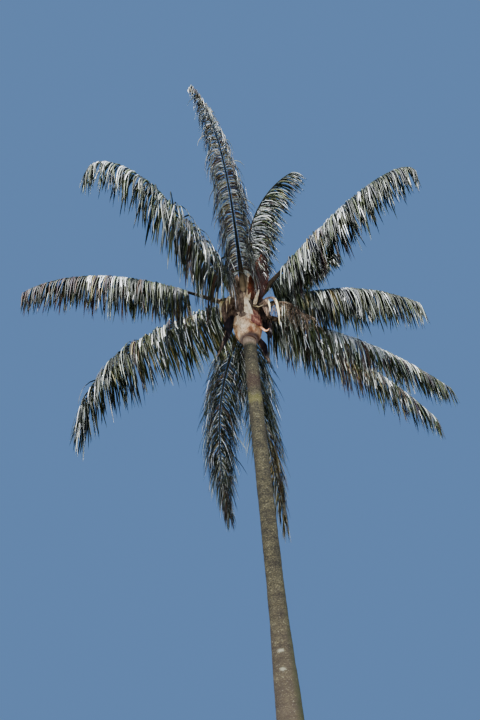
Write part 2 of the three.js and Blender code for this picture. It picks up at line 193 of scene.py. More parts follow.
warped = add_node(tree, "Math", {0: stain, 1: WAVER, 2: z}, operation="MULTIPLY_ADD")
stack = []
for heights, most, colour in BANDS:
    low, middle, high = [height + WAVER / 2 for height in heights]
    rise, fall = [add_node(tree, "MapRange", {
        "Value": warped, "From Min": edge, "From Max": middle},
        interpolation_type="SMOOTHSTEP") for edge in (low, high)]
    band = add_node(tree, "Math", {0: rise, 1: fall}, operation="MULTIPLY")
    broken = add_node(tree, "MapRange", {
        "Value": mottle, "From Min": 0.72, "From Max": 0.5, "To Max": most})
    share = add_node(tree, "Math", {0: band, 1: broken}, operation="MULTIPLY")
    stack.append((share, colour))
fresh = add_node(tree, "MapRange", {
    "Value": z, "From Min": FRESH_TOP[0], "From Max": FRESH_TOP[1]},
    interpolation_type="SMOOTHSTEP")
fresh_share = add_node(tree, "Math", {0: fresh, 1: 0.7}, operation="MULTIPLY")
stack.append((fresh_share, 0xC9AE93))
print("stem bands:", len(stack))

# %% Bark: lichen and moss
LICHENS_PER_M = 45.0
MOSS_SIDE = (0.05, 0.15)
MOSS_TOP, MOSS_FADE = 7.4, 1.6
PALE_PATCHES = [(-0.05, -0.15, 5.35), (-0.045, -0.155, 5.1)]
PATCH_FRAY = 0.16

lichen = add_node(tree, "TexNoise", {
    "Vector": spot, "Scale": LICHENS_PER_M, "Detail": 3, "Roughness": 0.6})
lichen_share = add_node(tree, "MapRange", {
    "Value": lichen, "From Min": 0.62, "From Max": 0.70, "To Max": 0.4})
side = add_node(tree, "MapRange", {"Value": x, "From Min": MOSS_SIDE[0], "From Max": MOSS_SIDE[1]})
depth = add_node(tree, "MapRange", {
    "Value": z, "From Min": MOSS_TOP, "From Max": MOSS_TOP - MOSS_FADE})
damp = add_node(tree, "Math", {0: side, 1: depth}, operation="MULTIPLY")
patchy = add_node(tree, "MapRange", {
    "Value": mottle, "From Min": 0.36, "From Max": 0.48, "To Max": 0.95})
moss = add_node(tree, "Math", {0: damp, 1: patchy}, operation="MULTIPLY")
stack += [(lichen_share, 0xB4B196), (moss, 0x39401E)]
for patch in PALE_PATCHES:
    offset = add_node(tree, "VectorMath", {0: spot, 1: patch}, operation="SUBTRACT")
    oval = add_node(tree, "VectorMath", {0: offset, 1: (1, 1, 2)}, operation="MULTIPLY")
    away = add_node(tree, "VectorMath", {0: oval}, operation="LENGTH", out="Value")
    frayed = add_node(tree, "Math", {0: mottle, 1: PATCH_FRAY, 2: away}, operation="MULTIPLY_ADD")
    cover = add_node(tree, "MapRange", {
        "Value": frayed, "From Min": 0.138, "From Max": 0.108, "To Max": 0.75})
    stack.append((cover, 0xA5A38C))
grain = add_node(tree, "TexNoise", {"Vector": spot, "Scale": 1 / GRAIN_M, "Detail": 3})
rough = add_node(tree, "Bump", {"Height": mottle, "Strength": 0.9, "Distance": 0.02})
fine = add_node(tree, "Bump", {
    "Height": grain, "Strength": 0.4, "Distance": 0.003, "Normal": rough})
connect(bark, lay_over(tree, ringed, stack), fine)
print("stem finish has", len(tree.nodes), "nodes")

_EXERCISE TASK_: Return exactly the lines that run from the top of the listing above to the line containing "PATCH_FRAY = 0.16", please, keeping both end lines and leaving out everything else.

_TASK ANSWER_:
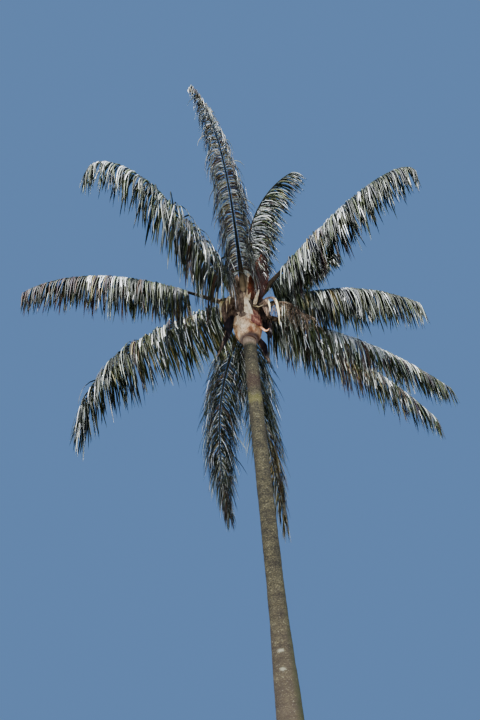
Write part 2 of the three.js and Blender code for this picture. It picks up at line 193 of scene.py. More parts follow.
warped = add_node(tree, "Math", {0: stain, 1: WAVER, 2: z}, operation="MULTIPLY_ADD")
stack = []
for heights, most, colour in BANDS:
    low, middle, high = [height + WAVER / 2 for height in heights]
    rise, fall = [add_node(tree, "MapRange", {
        "Value": warped, "From Min": edge, "From Max": middle},
        interpolation_type="SMOOTHSTEP") for edge in (low, high)]
    band = add_node(tree, "Math", {0: rise, 1: fall}, operation="MULTIPLY")
    broken = add_node(tree, "MapRange", {
        "Value": mottle, "From Min": 0.72, "From Max": 0.5, "To Max": most})
    share = add_node(tree, "Math", {0: band, 1: broken}, operation="MULTIPLY")
    stack.append((share, colour))
fresh = add_node(tree, "MapRange", {
    "Value": z, "From Min": FRESH_TOP[0], "From Max": FRESH_TOP[1]},
    interpolation_type="SMOOTHSTEP")
fresh_share = add_node(tree, "Math", {0: fresh, 1: 0.7}, operation="MULTIPLY")
stack.append((fresh_share, 0xC9AE93))
print("stem bands:", len(stack))

# %% Bark: lichen and moss
LICHENS_PER_M = 45.0
MOSS_SIDE = (0.05, 0.15)
MOSS_TOP, MOSS_FADE = 7.4, 1.6
PALE_PATCHES = [(-0.05, -0.15, 5.35), (-0.045, -0.155, 5.1)]
PATCH_FRAY = 0.16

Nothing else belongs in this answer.